Comme si la guerre était déclarée aux utopies sociales et environnementales qui fleurissent un peu partout à la recherche d’un autre monde, plus juste, plus respectueux de ses ressources, plus partageux… Bref, plus humain.
Rupture totale
À l’instar d’Edgar Morin, faut-il parler de « guerre de civilisation » ? Non. Mais de rupture, à l’évidence. C’est en ce sens que la mort de Rémi Fraisse prend toute sa dimension politique. Non seulement elle laissera des traces durables dans l’opinion, mais encore elle signe la rupture entre la gauche de gouvernement et les écologistes.
Qu’avons-nous à faire, en effet, avec des élus et un gouvernement qui soutiennent avec bec, ongles et violence d’Etat des projets qui appartiennent à l’ancien monde et mettent en péril le nouveau que nous avons tant de mal à construire ? Qu’avons-nous à faire avec des gens qui nous regardent éberlués, comme si nous venions d’une autre planète, lorsque nous leur parlons de « prospérité sans croissance », de « post-croissance », de « simplicité volontaire » ou de redéfinition du « progrès » ?
Aveuglés par leurs croyances dans les mythes économiques du XXe siècle, adorateurs de la croissance qu’ils attendent tel le Messie qui sauvera le monde, ils sont définitivement incapables d’intégrer notre vision du monde et de la comprendre. Pire, face à un tel fossé d’incompréhension, ils finissent par nous considérer comme dangereux !

- Au Testet, le 9 octobre 2014 -
Criminalisation
C’est ainsi qu’il faut comprendre toutes les tentatives de criminalisation des écologistes auxquelles se sont livrés le ministre de l’Intérieur et le Premier ministre, aussitôt suivis par leurs légions de perroquets se répétant en boucle dans les médias. Le message était simple : non seulement ces gens sont violents, non seulement ils remettent en cause des décisions démocratiques, voulues par des élus représentatifs de la volonté populaire, mais encore ils empêchent le progrès de s ‘accomplir…

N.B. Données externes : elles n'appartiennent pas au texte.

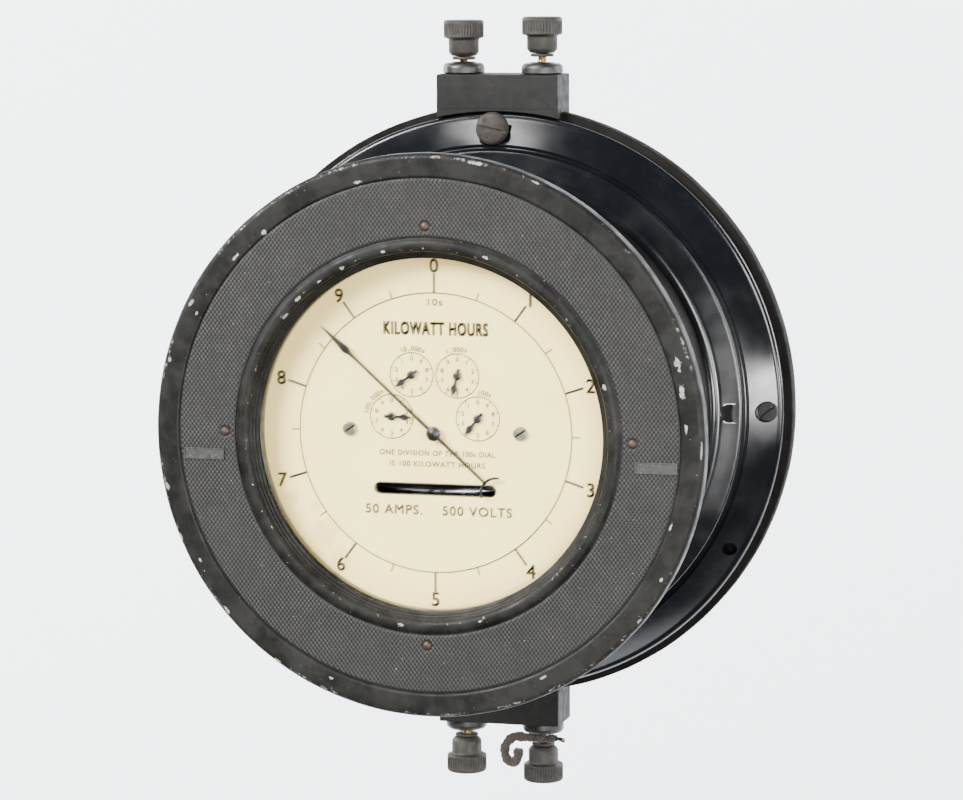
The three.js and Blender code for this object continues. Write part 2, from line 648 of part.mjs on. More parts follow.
// The rolled tube of the cover with its seat ring, which stands on the fillet of the skirt.
function coverDrum() {
  const drum = turned([
    [drumRadius, filletFace],
    [drumRadius, drumFront],
    [seatInner, drumFront],
    [seatInner, drumFront + SHEET],
    [drumInner, drumFront + SHEET],
    [drumInner, filletFace],
  ]);
  const pinHoles = PIN_ANGLES.map((degrees) => {
    const { x, z } = onCircle(pinCircle, degrees);
    return rod(PIN_RADIUS + CLEARANCE, x, z, drumFront - OVERCUT, drumFront + SHEET + OVERCUT, 8);
  });
  return cut(drum, ...pinHoles);
}

// The pressed skirt: fillet, flat shoulder, riser and sloping flange down to its rolled rim.
function coverSkirt() {
  const fillet = arc(drumRadius + DRUM_FILLET, filletFace, DRUM_FILLET, 90, 180, 3);
  const innerFillet = arc(drumRadius + DRUM_FILLET, filletFace, DRUM_FILLET + SHEET, 180, 90, 3);
  const top = filletFace + CLEARANCE;
  const rim = arc(flangeRadius - FLANGE_ROUND, flangeFace + FLANGE_ROUND, FLANGE_ROUND, 0, -80, 3);
  const skirt = turned([
    [flangeRadius - FLANGE_CHAMFER, flangeBack],
    [flangeRadius, flangeBack - FLANGE_CHAMFER],
    ...rim,
    [flangeInner, flangeInnerFace],
    [shoulderRadius, shoulderFace],
    ...fillet.slice(0, -1),
    [drumRadius, top],
    [drumInner, top],
    ...innerFillet.slice(1),
    [shoulderRadius - SHEET / 2, shoulderFace + SHEET],
    [flangeInner + FLANGE_FOOT_LAP, flangeBack],
  ]);
  const holes = [...CLAMP_ANGLES, EMPTY_HOLE_ANGLE].map((degrees) => {
    const { x, z } = onCircle(clampCircle, degrees);
    return rod(CLAMP_SHANK_RADIUS + CLEARANCE, x, z, shoulderFace, flangeBack + OVERCUT);
  });
  const spotFaces = CLAMP_ANGLES.map((degrees) => {
    const { x, z } = onCircle(clampCircle, degrees);
    return rod(CLAMP_BOSS_RADIUS + CLEARANCE, x, z, shoulderFace, clampSpotFace);
  });
  const flangeBore = FLUSH_FLANGE_SCREW_RADIUS + CLEARANCE;
  const shoulderBore = FLUSH_SHOULDER_SCREW_RADIUS + CLEARANCE;
  return cut(
    skirt,
    ...holes,
    ...spotFaces,
    rod(flangeBore, clampCircle, 0, shoulderFace, flangeBack + OVERCUT),
    rod(shoulderBore, shoulderScrewX, 0, shoulderFace - OVERCUT, flangeBack),
  );
}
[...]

Tandis que le plancher est en train de s’effondrer sous leurs pieds, il s’inventent des boucs émissaires offerts en pâture à la presse avide et au bon peuple de France, pour mieux faire oublier la catastrophe qui vient.
Pour eux, il n’existe pas d’alternative au monde qu’ils défendent et quand ils les voient se multiplier, de Sivens à Seattle, de Notre-Dame-des-landes au Rajhastan, ils prennent peur. Parce qu’elles remettent fondamentalement en cause tout le « système » sur lequel ils ont bâti leur conception du monde.
L’écologie est l’alternative au capitalisme
Au sens premier du terme, c’est un effondrement. Et c’est justement ce qui fait de l’écologie la seule idée subversive du 21e siècle : elle n’est pas l’infirmière du capitalisme, mais son alternative, quoi qu’en pensent ceux qui se raccrochent encore à la croissance verte comme à une bouée de sauvetage, dernier soubresaut d’un monde à l’agonie.
Il aura donc fallu la mort d’un jeune homme - dans des circonstances que le gouvernement connaissait depuis la nuit de samedi à dimanche 26 octobre et qui devra nous expliquer pourquoi il a menti pendant quarante huit heures - pour que le débat commence à s’ouvrir sur le côté inutile de ces grands projets et sur la nécessité de revoir nos procédures d’aménagement du territoire.
Il y a une semaine encore, la presse et les politiques confondaient zadistes avec « extrémistes ». Aujourd’hui, le mot « zadiste » n’est plus une insulte mais le symbole d’une jeunesse radicalement opposée à ce monde tel qu’il est, qui préfère vivre son écologie dans la nature et la contre-culture, qui a choisi la liberté contre le déclassement et l’aliénation au travail, qui pense global et agit local.
Le temps est venu de relier toutes les alternatives contre le productivisme aveugle, et pour les écologistes, de retrouver leur autonomie, condition du rôle majeur qu’ils doivent jouer dans la reconstruction de notre pacte social.